» **Written request**
Reproduce each of the lines word for word.

- - - -

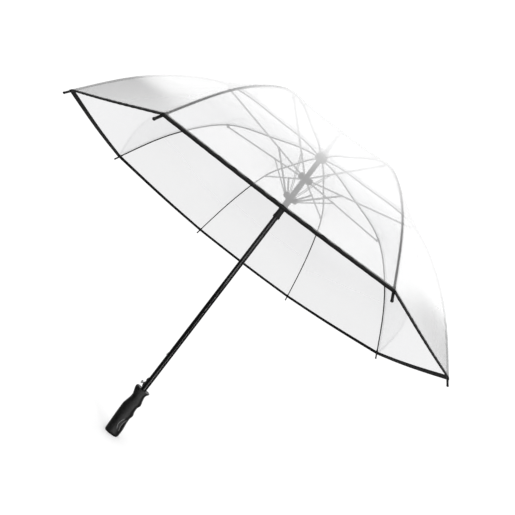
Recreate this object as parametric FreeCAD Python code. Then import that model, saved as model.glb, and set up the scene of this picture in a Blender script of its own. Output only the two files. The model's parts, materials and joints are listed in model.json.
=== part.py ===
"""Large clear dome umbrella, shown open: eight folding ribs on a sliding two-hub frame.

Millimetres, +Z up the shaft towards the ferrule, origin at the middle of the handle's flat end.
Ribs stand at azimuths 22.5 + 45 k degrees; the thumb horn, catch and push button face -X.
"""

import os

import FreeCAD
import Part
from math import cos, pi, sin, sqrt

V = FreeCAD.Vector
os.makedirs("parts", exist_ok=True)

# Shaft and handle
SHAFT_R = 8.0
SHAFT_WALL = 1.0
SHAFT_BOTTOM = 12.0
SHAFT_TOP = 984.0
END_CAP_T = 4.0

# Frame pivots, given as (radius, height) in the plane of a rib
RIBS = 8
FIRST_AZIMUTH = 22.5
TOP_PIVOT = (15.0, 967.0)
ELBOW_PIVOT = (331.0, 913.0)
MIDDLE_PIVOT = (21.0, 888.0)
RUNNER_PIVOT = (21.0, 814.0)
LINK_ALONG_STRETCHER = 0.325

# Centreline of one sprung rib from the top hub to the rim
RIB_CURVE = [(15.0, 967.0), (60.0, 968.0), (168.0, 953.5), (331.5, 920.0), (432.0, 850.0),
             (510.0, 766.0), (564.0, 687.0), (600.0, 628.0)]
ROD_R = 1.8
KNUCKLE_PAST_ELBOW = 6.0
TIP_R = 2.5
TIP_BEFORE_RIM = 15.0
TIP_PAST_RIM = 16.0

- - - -

» **The response**
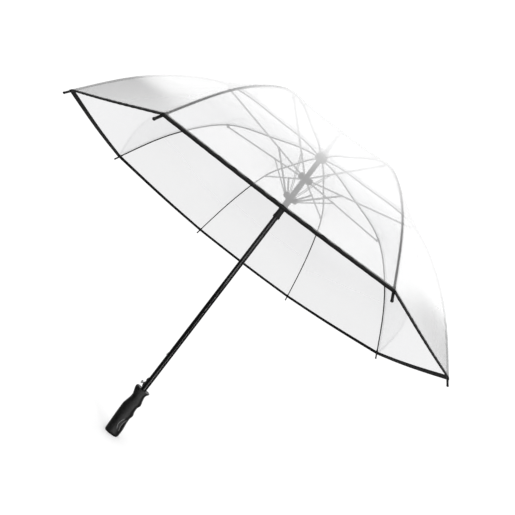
Recreate this object as parametric FreeCAD Python code. Then import that model, saved as model.glb, and set up the scene of this picture in a Blender script of its own. Output only the two files. The model's parts, materials and joints are listed in model.json.
=== part.py ===
"""Large clear dome umbrella, shown open: eight folding ribs on a sliding two-hub frame.

Millimetres, +Z up the shaft towards the ferrule, origin at the middle of the handle's flat end.
Ribs stand at azimuths 22.5 + 45 k degrees; the thumb horn, catch and push button face -X.
"""

import os

import FreeCAD
import Part
from math import cos, pi, sin, sqrt

V = FreeCAD.Vector
os.makedirs("parts", exist_ok=True)

# Shaft and handle
SHAFT_R = 8.0
SHAFT_WALL = 1.0
SHAFT_BOTTOM = 12.0
SHAFT_TOP = 984.0
END_CAP_T = 4.0

# Frame pivots, given as (radius, height) in the plane of a rib
RIBS = 8
FIRST_AZIMUTH = 22.5
TOP_PIVOT = (15.0, 967.0)
ELBOW_PIVOT = (331.0, 913.0)
MIDDLE_PIVOT = (21.0, 888.0)
RUNNER_PIVOT = (21.0, 814.0)
LINK_ALONG_STRETCHER = 0.325

# Centreline of one sprung rib from the top hub to the rim
RIB_CURVE = [(15.0, 967.0), (60.0, 968.0), (168.0, 953.5), (331.5, 920.0), (432.0, 850.0),
             (510.0, 766.0), (564.0, 687.0), (600.0, 628.0)]
ROD_R = 1.8
KNUCKLE_PAST_ELBOW = 6.0
TIP_R = 2.5
TIP_BEFORE_RIM = 15.0
TIP_PAST_RIM = 16.0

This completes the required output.